(SHORT EXERCISE):
Return only the lines running from the line with "imported = [obj" down to the line with "cad_box = object_bounds()", both included, exactly as they appear.
....
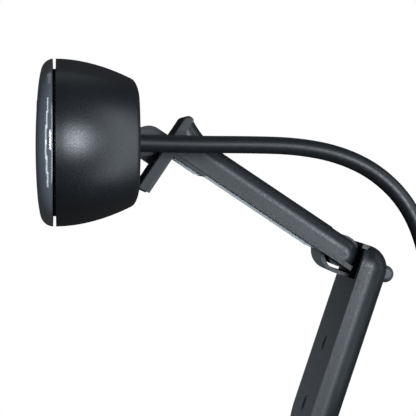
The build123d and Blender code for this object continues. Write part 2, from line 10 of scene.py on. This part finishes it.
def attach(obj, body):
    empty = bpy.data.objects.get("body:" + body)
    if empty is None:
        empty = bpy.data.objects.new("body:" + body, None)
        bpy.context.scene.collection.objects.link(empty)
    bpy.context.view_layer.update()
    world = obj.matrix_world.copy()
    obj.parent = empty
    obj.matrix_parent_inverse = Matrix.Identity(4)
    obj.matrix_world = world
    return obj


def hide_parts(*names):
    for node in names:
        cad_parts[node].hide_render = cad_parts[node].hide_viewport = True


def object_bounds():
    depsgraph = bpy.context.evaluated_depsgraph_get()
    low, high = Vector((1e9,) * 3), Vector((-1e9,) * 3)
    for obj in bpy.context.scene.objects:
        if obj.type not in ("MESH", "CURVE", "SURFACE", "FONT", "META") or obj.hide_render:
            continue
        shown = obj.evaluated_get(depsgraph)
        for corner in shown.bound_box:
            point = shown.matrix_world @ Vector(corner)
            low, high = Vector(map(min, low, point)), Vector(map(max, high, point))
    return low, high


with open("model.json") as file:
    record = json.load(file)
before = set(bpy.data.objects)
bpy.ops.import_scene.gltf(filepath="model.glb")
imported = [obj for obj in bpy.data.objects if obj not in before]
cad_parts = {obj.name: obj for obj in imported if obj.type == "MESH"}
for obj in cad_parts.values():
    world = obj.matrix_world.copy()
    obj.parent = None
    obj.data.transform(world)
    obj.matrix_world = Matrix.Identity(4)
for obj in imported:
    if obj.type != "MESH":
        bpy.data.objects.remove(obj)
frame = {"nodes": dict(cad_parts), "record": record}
cad_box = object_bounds()

MM = 0.001
JOINTS = {joint["name"]: joint for joint in frame["record"]["behaviour"]["joints"]}
TILT = Vector(JOINTS["head_tilt"]["pos_m"])  # everything here is placed from the head's tilt axis

# ---------------------------------------------------------------- camera, light and stage
EYE_FROM_TILT = Vector((380.0, -16.57, -1.36)) * MM
AIM_FROM_TILT = Vector((0.0, 11.37, -12.31)) * MM
FRAME_WIDTH = 78.54 * MM
SENSOR = 36.0
LIGHT_COLOUR = (0.84, 0.92, 1.0)
# Some softboxes light only these nodes, so that they don't spoil the reflections on the others.
BEZEL = "front_bezel"
CLIP_NODES = (
    "arm_shell", "arm_lower_plate", "front_plate", "leg_outer_shell", "leg_inner_panel", "rear_bumper",
)
UNDER_NODES = ("short_pad", "long_pad", "corner_liner", "arm_lower_plate", "leg_inner_panel")
# Where the bezel's strips stand, in degrees: turned about Y from the +X side, and ahead of the tilt axis,
# which is less by a share of the turn.
STRIP_TURNS = (-60, -36, -12, 12, 36, 60)
STRIP_AHEAD, STRIP_BEND = 36.4, 0.26
STRIP_DISTANCE, STRIP_POWER, STRIP_SIZE = 0.60, 0.34, (0.28, 0.08)
LOW_DIRECTION, LOW_DISTANCE = Vector((0.0, -0.70, -0.71)), 0.60
FILL_COLOUR, FILL_STRENGTH = (0.90, 0.95, 1.0), 0.035
FLOOR_DROP, FLOOR_HALF = 0.02, 0.5
FLOOR_GREY, FLOOR_GLOW = 0.60, 0.72


def add_camera():
    """Nearly square on to the side, from 0.38 m."""
    eye = TILT + EYE_FROM_TILT
    aim = TILT + AIM_FROM_TILT
    data = bpy.data.cameras.new("camera")
    data.sensor_width = SENSOR
    data.lens = SENSOR * (aim - eye).length / FRAME_WIDTH
    data.clip_start = 0.01
    camera = bpy.data.objects.new("camera", data)
    camera.location = eye
    camera.rotation_euler = (aim - eye).to_track_quat("-Z", "Y").to_euler()
    bpy.context.scene.collection.objects.link(camera)
    bpy.context.scene.camera = camera


def add_light(name, place, across, power, size, only=()):
    """A softbox that faces the tilt axis, its local X along a direction, for all or only some nodes."""
    data = bpy.data.lights.new(name, "AREA")
    data.shape = "RECTANGLE"
    data.size, data.size_y = size
    data.energy = power
    data.color = LIGHT_COLOUR
    light = bpy.data.objects.new(name, data)
    back = (place - TILT).normalized()
    up = back.cross(across).normalized()
    light.matrix_world = Matrix.Translation(place) @ Matrix((up.cross(back), up, back)).transposed().to_4x4()
    light.visible_camera = False
    if only:
        lit = bpy.data.collections.new(f"lit_by_{name}")
        for node in only:
            lit.objects.link(frame["nodes"][node])
        light.light_linking.receiver_collection = lit
    bpy.context.scene.collection.objects.link(light)


def polar(azimuth, elevation, distance):
    """A place about the tilt axis; azimuth 0 is +X, 90 is the rear."""
    a, e = radians(azimuth), radians(elevation)
    return TILT + distance * Vector((cos(e) * cos(a), cos(e) * sin(a), sin(e)))


def add_lights():
    """Plain softboxes for the whole object, then those that light only some of its nodes."""
    for name, azimuth, elevation, distance, size, power in (
        ("key_softbox", 23, 3, 0.55, (0.15, 0.26), 3.6),
        ("rear_softbox", 72, -3, 0.60, (0.26, 1.20), 3.3),
        ("top_softbox", 30, 70, 0.80, (0.50, 0.50), 0.06),
        ("back_softbox", 180, 60, 0.80, (0.50, 0.50), 0.24),
    ):
        sideways = Vector((-sin(radians(azimuth)), cos(radians(azimuth)), 0.0))
        add_light(name, polar(azimuth, elevation, distance), sideways, power, size)
    # A row of strips makes the one bent highlight along the bezel's edge.
    for turn in STRIP_TURNS:
        ahead, t = radians(STRIP_AHEAD - STRIP_BEND * abs(turn)), radians(turn)
        place = TILT + STRIP_DISTANCE * Vector((cos(ahead) * cos(t), -sin(ahead), cos(ahead) * sin(t)))
        add_light(f"bezel_strip_{turn}", place, Vector((-sin(t), 0.0, cos(t))), STRIP_POWER, STRIP_SIZE,
                  only=(BEZEL,))
    add_light("front_softbox", polar(-115, 18, 0.80), Vector((1.0, 0.0, 0.0)), 1.8, (0.60, 0.60),
              only=[node for node in frame["nodes"] if node != BEZEL])
    add_light("far_softbox", polar(183, -8, 0.80), Vector((0.0, 1.0, 0.0)), 0.16, (0.40, 0.20),
              only=CLIP_NODES)
    low = TILT + LOW_DISTANCE * LOW_DIRECTION
    add_light("low_softbox", low, Vector((1.0, 0.0, 0.0)), 2.2, (0.30, 0.30), only=UNDER_NODES)


def add_world():
    """White to the eye, and a dim even fill for the object."""
    world = bpy.data.worlds.new("studio")
    world.use_nodes = True
    nodes, links = world.node_tree.nodes, world.node_tree.links
    nodes.clear()
    path = nodes.new("ShaderNodeLightPath")
    seen = nodes.new("ShaderNodeBackground")
    seen.inputs["Color"].default_value = (1, 1, 1, 1)
    fill = nodes.new("ShaderNodeBackground")
    fill.inputs["Color"].default_value = (*FILL_COLOUR, 1)
    fill.inputs["Strength"].default_value = FILL_STRENGTH
    mix = nodes.new("ShaderNodeMixShader")
    out = nodes.new("ShaderNodeOutputWorld")
    links.new(path.outputs["Is Camera Ray"], mix.inputs["Fac"])
    links.new(fill.outputs[0], mix.inputs[1])
    links.new(seen.outputs[0], mix.inputs[2])
    links.new(mix.outputs[0], out.inputs["Surface"])
    bpy.context.scene.world = world
    bpy.context.scene.view_settings.view_transform = "Standard"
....
(SOLUTION BELOW):
imported = [obj for obj in bpy.data.objects if obj not in before]
cad_parts = {obj.name: obj for obj in imported if obj.type == "MESH"}
for obj in cad_parts.values():
    world = obj.matrix_world.copy()
    obj.parent = None
    obj.data.transform(world)
    obj.matrix_world = Matrix.Identity(4)
for obj in imported:
    if obj.type != "MESH":
        bpy.data.objects.remove(obj)
frame = {"nodes": dict(cad_parts), "record": record}
cad_box = object_bounds()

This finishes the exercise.